The project assume that all the model running on the same device. Therefore, it perhaps not the best solution. We can do inference in the different device depends on conditions or priority. We can perform quatization metode on face detection model. According to the result, face detection model shows a heavy duty task, thus we need to do some enhancement. Moreover, we also can use another model for face detection to get better result, since the the model from IR model zoo only provide FP32-INT1 precision. Its mean it won't work with VPU.
This project utilized async inferece as the default inference methods. We use async method because the ability to perform multiple inference at the same time. This method will result the better result comparing to synchronous inference. In synchrounous inference, the inference request need to be waiting until the other inference request executed. Therefore, it more suitable to use async inference in this project.

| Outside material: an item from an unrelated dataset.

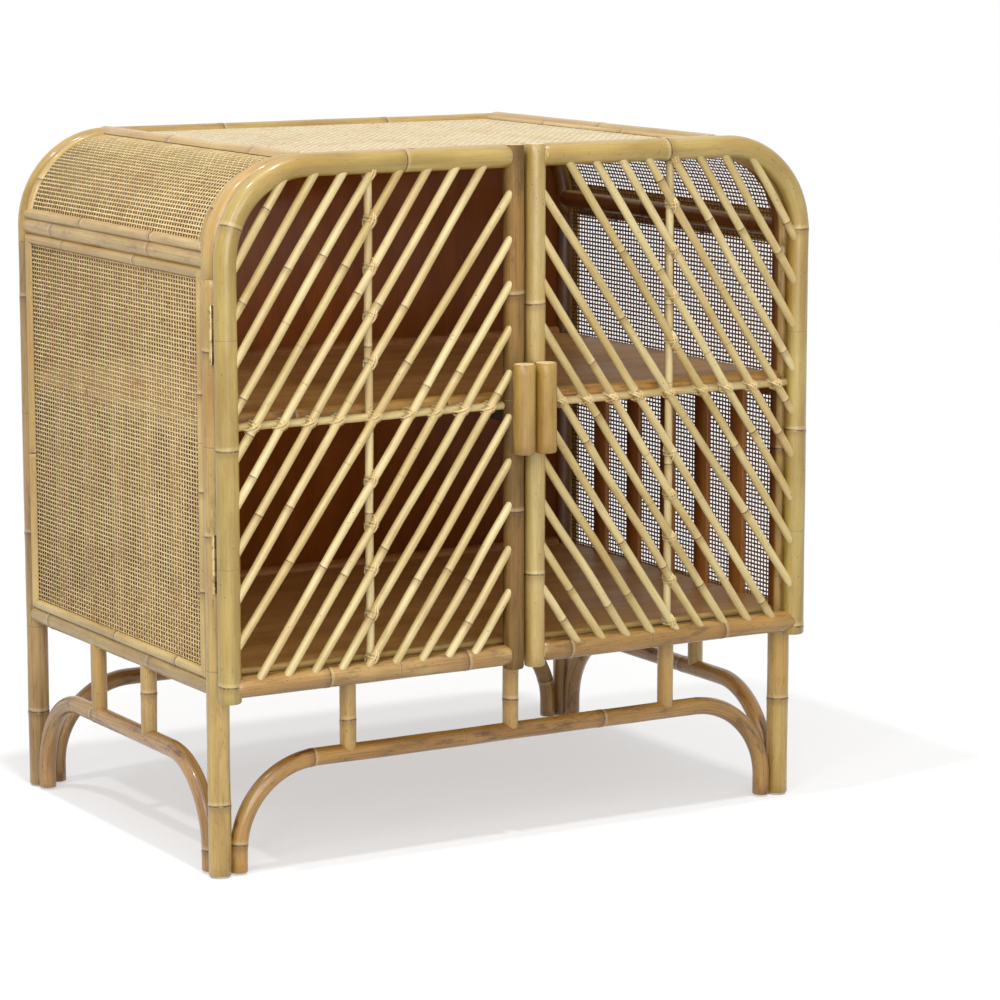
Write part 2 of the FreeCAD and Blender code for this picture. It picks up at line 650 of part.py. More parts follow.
def build_back():
    """The back panel: it fills the rear hoop between posts and bottom rail."""
    node = "back_panel"
    outline = sketch_on(f"{node}_outline", "X", 0, f"{REAR} + back_thick / 2")
    inset = "(post_dia / 2 + small_gap)"
    low = "(bottom_rail_height + bottom_rail_dia / 2)"
    arch_edges(outline, f"case_width - 2 * {inset}", low, f"hoop_height - {inset}",
               f"corner_radius - {inset}")
    half, foot = number(f"{HALF_WIDTH} - {inset}"), number(low)
    outline.addGeometry(line(half, foot, -half, foot), False)
    outline.addConstraint(Sketcher.Constraint("Coincident", 5, 1, 4, 2))
    outline.addConstraint(Sketcher.Constraint("Coincident", 5, 2, 0, 1))
    chords(outline, 1)
    chords(outline, 3)
    panel = DOC.addObject("Part::Extrusion", node)
    panel.Base = outline
    panel.DirMode = "Normal"
    panel.Solid = True
    bind(panel, LengthFwd="back_thick")
    keep(node, panel)


def build_floor_and_shelf():
    """Floor, shelf, the pole along the shelf's front edge and the bearers under its ends."""
    all_posts = posts_at("front") + posts_at("rear")
    width = f"2 * ({HALF_WIDTH} + web_offset)"
    depth = f"{BACK_FACE} - {FRONT}"
    middle_y = f"({BACK_FACE} + {FRONT}) / 2"
    floor = block("floor_sheet", (width, depth, "floor_thick"),
                  (0, middle_y, f"{FLOOR_TOP} - floor_thick / 2"))
    keep("floor_panel", cut("floor_panel", floor, all_posts))
    pole = prism("shelf_pole_blank", "X", "shelf_pole_dia", "pole_sides", "case_width",
                 (f"-{HALF_WIDTH}", FRONT, "shelf_pole_height"))
    keep("shelf_front_pole", cut("shelf_front_pole", pole, posts_at("front")))
    shelf = block("shelf_sheet", (width, depth, "shelf_thick"),
                  (0, middle_y, f"{SHELF_TOP} - shelf_thick / 2"))
    keep("shelf_panel", cut("shelf_panel", shelf, all_posts + [PIECES["shelf_front_pole"]]))
    bearers = [block(f"bearer_{side}", ("bearer_width", "case_depth", "bearer_height"),
                     (f"{sign} * ({HALF_WIDTH} + web_offset - bearer_width / 2)", "case_setback",
                      f"{SHELF_UNDER} - bearer_height / 2")) for side, sign in SIDES]
    keep("shelf_bearers", cut("shelf_bearers", group("bearer_blanks", bearers), all_posts))


def build_slats():
    """Upright slats inside the lower sides, from the floor to the bearers."""
    count = int(number("slat_count"))
    length = f"({SHELF_UNDER} - bearer_height - {FLOOR_TOP})"
    slats = [block(f"slat_{side}_{step}", ("slat_thick", "slat_width", length),
                   (f"{sign} * ({HALF_WIDTH} + web_offset - slat_thick / 2)",
                    f"case_setback + ({step} - (slat_count - 1) / 2) * slat_pitch",
                    f"{FLOOR_TOP} + {length} / 2"))
             for side, sign in SIDES for step in range(count)]
    keep("wall_slats", group("wall_slats", slats))


def build_inner_beading():
    """Quarter rounds along the back, and the half-round front edge of the floor."""
    turn = turned(UP, (0, -1, 0), (1, 0, 0))
    edge = "bottom_rail_height + bottom_rail_dia / 2 + floor_thick / 2"
    strips = []
    for name, angle, radius, y, z in (("floor", 90, "inner_bead", BACK_FACE, FLOOR_TOP),
                                      ("shelf", 90, "inner_bead", BACK_FACE, SHELF_TOP),
                                      ("edge", 180, "floor_thick / 2", FRONT, edge)):
        strip = DOC.addObject("Part::Cylinder", f"inner_bead_{name}")
        strip.Angle = angle
        strip.Placement.Rotation = turn
        bind(strip, Radius=radius, Height="case_width - post_dia")
        place(strip, f"-({HALF_WIDTH} - post_dia / 2)", y, z)
        strips.append(strip)
    keep("inner_beading", group("inner_beading", strips))


def build_catches():
    """A magnetic catch for each door, under the shelf and its pole."""
    top = "(shelf_pole_height - shelf_pole_dia / 2 - small_gap)"
    foot_front = f"({FRONT} + shelf_pole_dia / 2 + small_gap)"
    foot_rear = f"({CATCH_FACE} + catch_depth)"
    catches = []
    for side, sign in SIDES:
        x = f"{sign} * {INNER_STILE}"
        magnet = block(f"magnet_{side}", ("catch_width", "catch_depth", "catch_height"),
                       (x, f"{CATCH_FACE} + catch_depth / 2", f"{top} - catch_height / 2"))
        foot = block(f"magnet_foot_{side}", ("catch_width", f"{foot_rear} - {foot_front}",
                                             f"{SHELF_UNDER} - {top}"),
                     (x, f"({foot_rear} + {foot_front}) / 2", f"({SHELF_UNDER} + {top}) / 2"))
        catches.append(fuse(f"catch_{side}", [magnet, foot]))
    keep("door_catches", group("door_catches", catches))


# ---- hinges ------------------------------------------------------------------------------------


def knuckle(name, sign, height, index, gap):
    """One knuckle of a hinge."""
    cell = "(hinge_length / knuckle_count)"
    return prism(name, "Z", "knuckle_dia", "small_sides", f"{cell} - {gap}",
                 (f"{sign} * {HINGE_X}", HINGE_Y,
                  f"{height} - hinge_length / 2 + {index} * {cell} + {gap} / 2"))


def hinge_leaf(name, sign, facing, height, plate):
    """A leaf with its own knuckles, bored for the pin and cut away round the other leaf's."""
    turns = range(int(number("knuckle_count")))
    own = [index for index in turns if (index % 2 == 0) == (facing > 0)]
    other = [index for index in turns if index not in own]
    cell = "(hinge_length / knuckle_count)"
    reach = "(knuckle_dia + 2 * sweep_clearance)"
    barrels = [knuckle(f"{name}_knuckle_{index}", sign, height, index, "knuckle_gap")
               for index in own]
    rooms = [block(f"{name}_room_{index}", (reach, reach, cell),
                   (f"{sign} * {HINGE_X}", HINGE_Y,
                    f"{height} + ({index} - (knuckle_count - 1) / 2) * {cell}"))
             for index in other]
    hole = "(pin_dia + 2 * pin_clearance) / cos(180 / small_sides)"
    bore = prism(f"{name}_bore", "Z", hole, "small_sides", "hinge_length",
                 (f"{sign} * {HINGE_X}", HINGE_Y, f"{height} - hinge_length / 2"))
    return cut(name, fuse(f"{name}_blank", [plate] + barrels), rooms + [bore])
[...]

This project demonstrate the ability to use human gaze to control computer mouse. However, there are some limitations. The first, this project only work better if only one person has been detected. In the real condition, if we use webcam, we should deal with other detected person. To deal with condision, we suggest to detect the main person only. We asume that the main person is the person who have largest area in the frame. The second problem is screen ratio. We need to calibrate the screen area to make cursor move more precise, thus the project can adapt every screen ratio.